Nikcole Whipple, Round Valley Indian Tribes, Tribal Marine Collaborative

The Round Valley Indian Tribes and our seven Confederated Tribes have never relinquished the right to our water, nor have we relinquished hunting, fishing, and gathering rights to our ancestral territories. The state is intentionally contradicting restorative justice initiatives owed to tribes. Dams and diversions impact Tribal Rights to Religious Culture and equality to clean water. Our salmon are endangered and our traditional knowledge to save them is being ignored.

Sarah Bates, Commercial Fisher and Board Member, Golden State Salmon Association

Salmon are a critical component of California's ecosystem and economy. They support my family, as well as 23,000 other Californians and 10,000 Oregonians. Our fishery is closed this year because water policies in California failed to protect us and this critical fishery from powerful industrial agricultural interests.

Gloria Estefani Alonso Cruz, Environmental Justice Advocacy Coordinator, Little Manila Rising
The current Bay-Delta Water Quality Control Plan has failed to meaningfully reflect the science-based needs to protect human and ecosystem health since 1995. The failure to update this plan is the primary reason that the state can’t manage droughts in the Delta without repeatedly waiving water quality standards, sacrificing the health of the Delta and its people to meet unsustainable water export demands.

Jon Rosenfield, Ph.D., Science Director, San Francisco Baykeeper

Governor Newsom’s water policies threaten to make California the global leader in fish extinctions.
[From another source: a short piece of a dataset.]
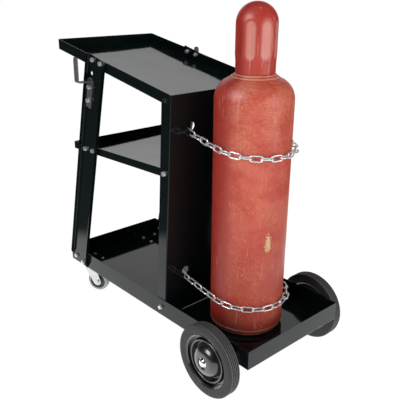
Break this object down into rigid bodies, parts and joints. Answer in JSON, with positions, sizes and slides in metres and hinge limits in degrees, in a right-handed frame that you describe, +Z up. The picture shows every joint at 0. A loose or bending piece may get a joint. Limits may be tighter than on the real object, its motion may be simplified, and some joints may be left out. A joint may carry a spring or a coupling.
{
  "type": "oxy acetylene torch cart",
  "caption": "Black sheet steel cart with a sloped top tray, a shelf, rear wheels and front casters, and a capped red gas cylinder chained behind an upright panel.",
  "frame": {"origin": "centre of the bounding box's footprint, on the floor", "axes": "+X towards the cylinder end, +Z up; -Y is the near side"},
  "size_m": [0.728, 0.4152, 0.848],
  "materials": {
    "black_powder_coat": "glossy black powder coat",
    "zinc_plate": "bright zinc plate",
    "black_oxide": "black oxide screws",
    "hook_zinc": "dull zinc plate",
    "chrome_cap": "polished chrome",
    "wheel_paint": "glossy black enamel",
    "tyre_rubber": "matt black rubber",
    "caster_rubber": "grey thermoplastic rubber",
    "caster_core": "moulded polypropylene",
    "chain_zinc": "bright zinc plate",
    "axle_steel": "turned steel",
    "cylinder_red": "worn red enamel",
    "cap_red": "red enamel",
    "valve_brass": "forged brass",
    "handwheel_alloy": "cast aluminium"
  },
  "bodies": {
    "frame": {"base_tray": "black_powder_coat", "middle_shelf": "black_powder_coat", "top_tray": "black_powder_coat", "back_panel": "black_powder_coat", "post_near": "black_powder_coat", "post_far": "black_powder_coat", "cable_hook_near": "hook_zinc", "cable_hook_far": "hook_zinc", "post_bolts": "zinc_plate", "post_nuts": "zinc_plate", "hook_bolts": "zinc_plate", "hook_nuts": "zinc_plate", "panel_bolts": "zinc_plate", "panel_top_screws": "black_oxide", "panel_nuts": "zinc_plate", "axle": "axle_steel", "axle_brackets": "black_powder_coat", "axle_washers": "zinc_plate", "axle_caps": "chrome_cap", "caster_plate_near": "zinc_plate", "caster_plate_far": "zinc_plate", "caster_bolts": "zinc_plate", "caster_nuts": "zinc_plate", "caster_kingpins": "zinc_plate", "upper_chain": "chain_zinc", "lower_chain": "chain_zinc", "lower_chain_leads": "chain_zinc"},
    "rear_wheel_near": {"wheel_outer_disc_near": "wheel_paint", "wheel_inner_disc_near": "wheel_paint", "wheel_hub_near": "axle_steel", "rear_tyre_near": "tyre_rubber"},
    "caster_swivel_near": {"caster_fork_near": "zinc_plate", "caster_race_near": "zinc_plate", "caster_axle_near": "zinc_plate", "caster_sleeve_near": "zinc_plate"},
    "caster_wheel_near": {"caster_core_near": "caster_core", "caster_tyre_near": "caster_rubber"},
    "rear_wheel_far": {"wheel_outer_disc_far": "wheel_paint", "wheel_inner_disc_far": "wheel_paint", "wheel_hub_far": "axle_steel", "rear_tyre_far": "tyre_rubber"},
    "caster_swivel_far": {"caster_fork_far": "zinc_plate", "caster_race_far": "zinc_plate", "caster_axle_far": "zinc_plate", "caster_sleeve_far": "zinc_plate"},
    "caster_wheel_far": {"caster_core_far": "caster_core", "caster_tyre_far": "caster_rubber"},
    "cylinder": {"cylinder_shell": "cylinder_red", "neck_ring": "cylinder_red", "valve_body": "valve_brass", "packing_nut": "valve_brass", "relief_plug": "valve_brass"},
    "valve_cap": {"valve_cap": "cap_red"},
    "handwheel": {"valve_spindle": "axle_steel", "handwheel": "handwheel_alloy", "handwheel_nut": "axle_steel"}
  },
  "joints": [
    {"name": "rear_wheel_near_spin", "type": "hinge", "parent": "frame", "child": "rear_wheel_near", "pos_m": [0.268, -0.183, 0.087], "axis": [0, 1, 0], "continuous": true},
    {"name": "caster_near_swivel", "type": "hinge", "parent": "frame", "child": "caster_swivel_near", "pos_m": [-0.321, -0.115, 0.09], "axis": [0, 0, 1], "continuous": true},
    {"name": "caster_near_spin", "type": "hinge", "parent": "caster_swivel_near", "child": "caster_wheel_near", "pos_m": [-0.30455, -0.1055, 0.032], "axis": [-0.5, 0.866, 0], "continuous": true},
    {"name": "rear_wheel_far_spin", "type": "hinge", "parent": "frame", "child": "rear_wheel_far", "pos_m": [0.268, 0.183, 0.087], "axis": [0, 1, 0], "continuous": true},
    {"name": "caster_far_swivel", "type": "hinge", "parent": "frame", "child": "caster_swivel_far", "pos_m": [-0.321, 0.115, 0.09], "axis": [0, 0, 1], "continuous": true},
    {"name": "caster_far_spin", "type": "hinge", "parent": "caster_swivel_far", "child": "caster_wheel_far", "pos_m": [-0.30455, 0.1245, 0.032], "axis": [-0.5, 0.866, 0], "continuous": true},
    {"name": "cylinder_lift_out", "type": "slide", "parent": "frame", "child": "cylinder", "axis": [0, 0, 1], "range_m": [0, 0.55]},
    {"name": "valve_cap_lift_off", "type": "slide", "parent": "cylinder", "child": "valve_cap", "axis": [0, 0, 1], "range_m": [0, 0.2]},
    {"name": "handwheel_turn", "type": "hinge", "parent": "cylinder", "child": "handwheel", "pos_m": [0.2115, -0.006, 0.785], "axis": [0, 0, 1], "range_deg": [0, 540]}
  ]
}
San Francisco Bay’s six endangered fish species demonstrate that the state’s water quality rules are woefully inadequate. Repeatedly waiving even inadequate standards has led to the complete closure of California’s salmon fishing season. Despite overwhelming scientific evidence that declining fish populations are driven by unsustainable water diversions, the Newsom administration has taken every opportunity to increase water diversions by powerful corporate agribusinesses and urban water brokers. California must align its water demand with what nature provides, or species that have survived here for millennia will not survive the coming decade.

Jann Dorman, Executive Director, Friends of the River
We support many nature-based water storage solutions, solutions that provide drought relief without destroying the environment. The Sites reservoir will destroy a beautiful valley and will only fuel increased demand, worsening dependence on the already strained Delta. This project takes inexpensive taxpayer-subsidized water, puts it in a reservoir, evaporates a lot of it, warms it up, privatizes it, then sells it to the highest bidder.

Brandon Dawson, Director, Sierra Club CA
Real water solutions in California are solutions that are community driven and provide a benefit to the communities they are housed in. They provide resiliency in the face of climate uncertainty, and they enhance communities and ecosystems. The Delta Tunnel is NOT that solution. To be successful, Governor Newsom must be an ally to the conservation, environmental justice, and fishing communities; this means he must start engaging and working with us on the front end to craft creative solutions that prioritize the needs of frontline communities and take action to stop ecosystem decline.